A few weeks ago, I ran across this quote from Media Bistro’s FishbowlNY: “Ah, curation. Another lofty new* label. As far as we can tell, “curation” is to “aggregation” like “online magazine” is to “blog.”
Which led me to observe: As long as there has been a Slate, I’ve been confused about its use of the metaphor magazine to describe itself.**
Which then led me to conjecture: If Slate had skipped the magazine metaphor when it first started in 1996*** and focused more on the “we’re a new kind of medium that serves as a curation and aggregation platform for what’s important to smart people” they would probably own the Washington Post today, rather than the other way around.****
*New? Not sure what that means, as I registered the URL “CurationMedia.com” in 2007.

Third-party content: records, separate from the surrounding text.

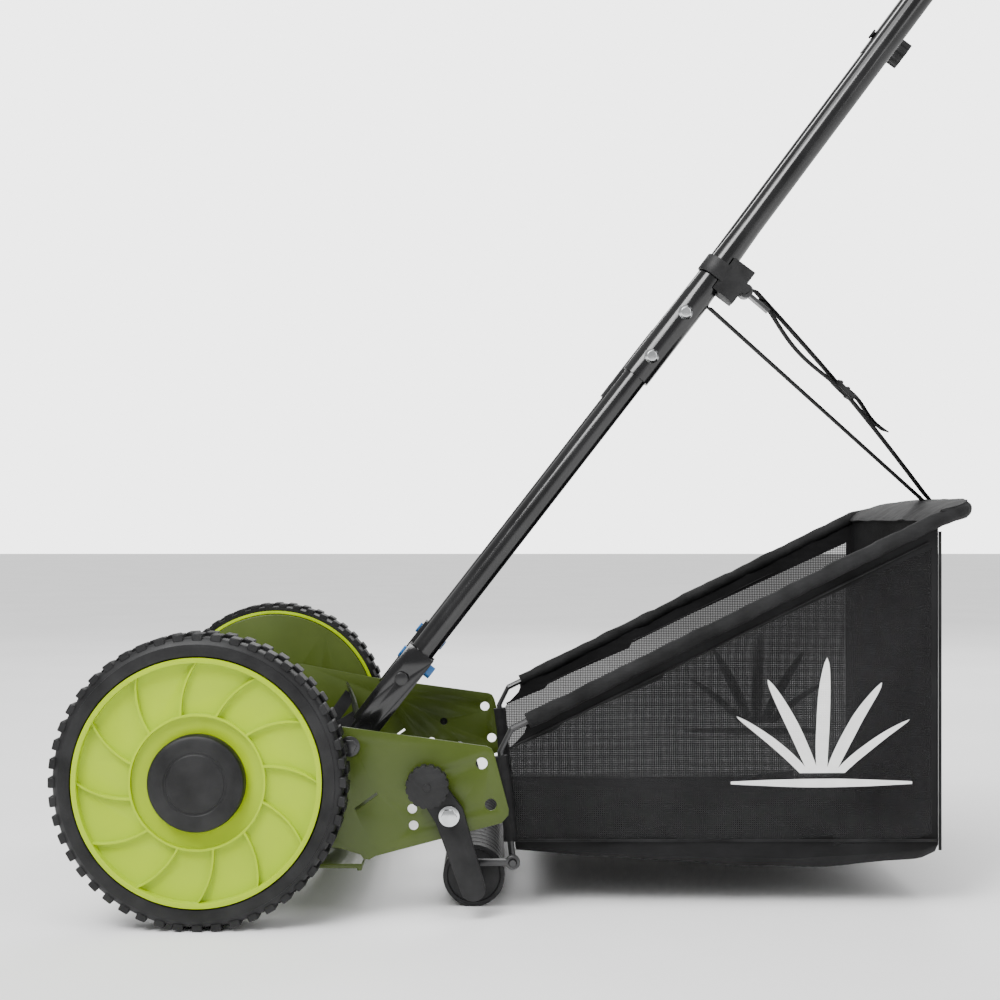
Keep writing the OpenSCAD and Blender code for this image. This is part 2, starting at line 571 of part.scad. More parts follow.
tyre_left();
tyre_right();
wheel_left();
wheel_right();
ring_gear_left();
ring_gear_right();
wheel_bush_left();
wheel_bush_right();
hub_cap_left();
hub_cap_right();
pinion_left();
pinion_right();
stub_axles();
axle_nuts();
side_plate_left();
side_plate_right();
gear_cover_left();
gear_cover_right();
reel_bearings();
reel_shaft();
reel_spiders();
reel_blades();
cross_rod();
cross_rod_bolts();
bedknife_bar();
bedknife();
bedknife_screws();
arm_pivot_bolts();
arm_left();
arm_right();
roller_axle();
roller();
roller_plugs();
thumb_knob_left();
thumb_knob_right();
handle_bracket_left();
handle_bracket_right();
bracket_bolts();
bracket_nuts();
lower_tube_left();
lower_tube_right();
middle_tube_left();
middle_tube_right();
tube_bolts();
tube_nuts();
upper_handle();
foam_grip();
handle_knob_left();
handle_knob_right();
strap_clip();
strap_loop();
catcher_strap();
catcher_hooks();
catcher_frame();
catcher_side_left();
catcher_side_right();
catcher_floor();
catcher_back();
catcher_visor();
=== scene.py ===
import json
import math

import bpy
from mathutils import Matrix, Vector, noise


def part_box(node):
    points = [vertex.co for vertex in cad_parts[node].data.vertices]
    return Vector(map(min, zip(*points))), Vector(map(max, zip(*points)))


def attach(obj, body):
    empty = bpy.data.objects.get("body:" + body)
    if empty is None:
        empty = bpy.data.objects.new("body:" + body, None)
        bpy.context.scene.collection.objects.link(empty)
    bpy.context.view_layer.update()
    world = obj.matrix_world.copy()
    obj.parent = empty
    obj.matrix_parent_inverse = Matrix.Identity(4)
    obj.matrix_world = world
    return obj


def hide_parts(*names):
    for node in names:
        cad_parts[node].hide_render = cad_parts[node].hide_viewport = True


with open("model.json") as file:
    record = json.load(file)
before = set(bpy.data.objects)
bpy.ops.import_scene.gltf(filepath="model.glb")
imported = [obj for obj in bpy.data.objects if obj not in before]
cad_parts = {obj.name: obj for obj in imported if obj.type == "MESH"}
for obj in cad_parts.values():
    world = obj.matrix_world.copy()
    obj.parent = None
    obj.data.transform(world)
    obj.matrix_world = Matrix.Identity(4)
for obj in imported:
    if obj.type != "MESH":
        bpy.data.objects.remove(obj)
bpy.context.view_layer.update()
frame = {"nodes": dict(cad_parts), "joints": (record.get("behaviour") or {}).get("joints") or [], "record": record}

NODES = frame["nodes"]
JOINTS = {j["name"]: Vector(j["pos_m"]) for j in frame["joints"] if "pos_m" in j}
BODY_OF = {n: b for b, names in frame["record"]["behaviour"]["bodies"].items() for n in names}
SLOT_OF = {s["node"]: s["material_slot"] for s in frame["record"]["subparts"]}

AXLE = JOINTS["left_wheel_spin"]
CLIP = JOINTS["strap_swing"]
MM = 0.001                    # the catcher and the strap are worked out in millimetres


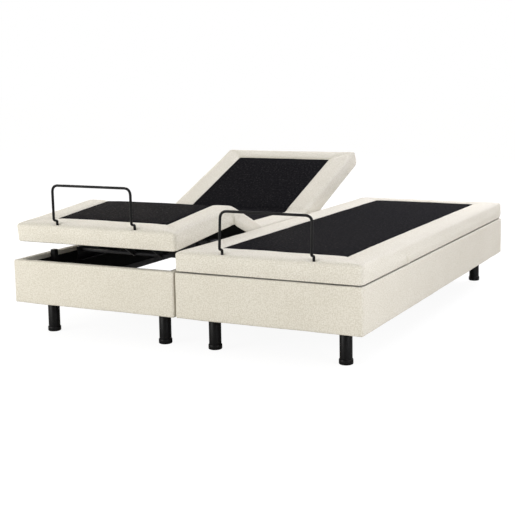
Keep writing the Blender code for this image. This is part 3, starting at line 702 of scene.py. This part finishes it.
def mitre_gap(flat, side_border, foot_border):
    """How far each flat point lies from the nearest mitre seam, beyond the panel corners."""
    panel_x = HALF_WIDTH - side_border
    x = np.abs(flat[:, 0])
    out = np.full(len(flat), 1.0)
    for end, border in ((FOOT_END, foot_border), (HEAD_END, HEAD_BORDER)):
        toward = math.copysign(1, end)
        run = (flat[:, 1] * toward - (abs(end) - border)) / border
        across = (x - panel_x) / side_border
        off = np.abs(run - across) * border * side_border / math.hypot(border, side_border)
        beyond = (run > -0.02) & (across > -0.02)
        out = np.where(beyond, np.minimum(out, off), out)
    return out


def panel_gap(flat, side_border, foot_border):
    """How far each flat point lies outside the panel seam; negative on the panel."""
    panel_x = HALF_WIDTH - side_border
    return np.maximum.reduce([
        np.abs(flat[:, 0]) - panel_x,
        (FOOT_END + foot_border) - flat[:, 1],
        flat[:, 1] - (HEAD_END - HEAD_BORDER),
    ])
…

***As you may recall, Slate first lost lots of Microsoft’s money. For a time (a year), Slate believed in the magazine metaphor so much, it charged readers a subscription fee of $20 per year. After readers decided such a paywall was a brickwall, Slate continued to lose lots of Microsoft’s money until it was ultimately acquired by the Washington Post where it is very profitable because it is aggregated by interns who “work” for Demand Media. Actually, I made up that last part about it being very profitable.)
****If you need help connecting the dots on that statement: Google News aggregates news. Slate.com is an online magazine.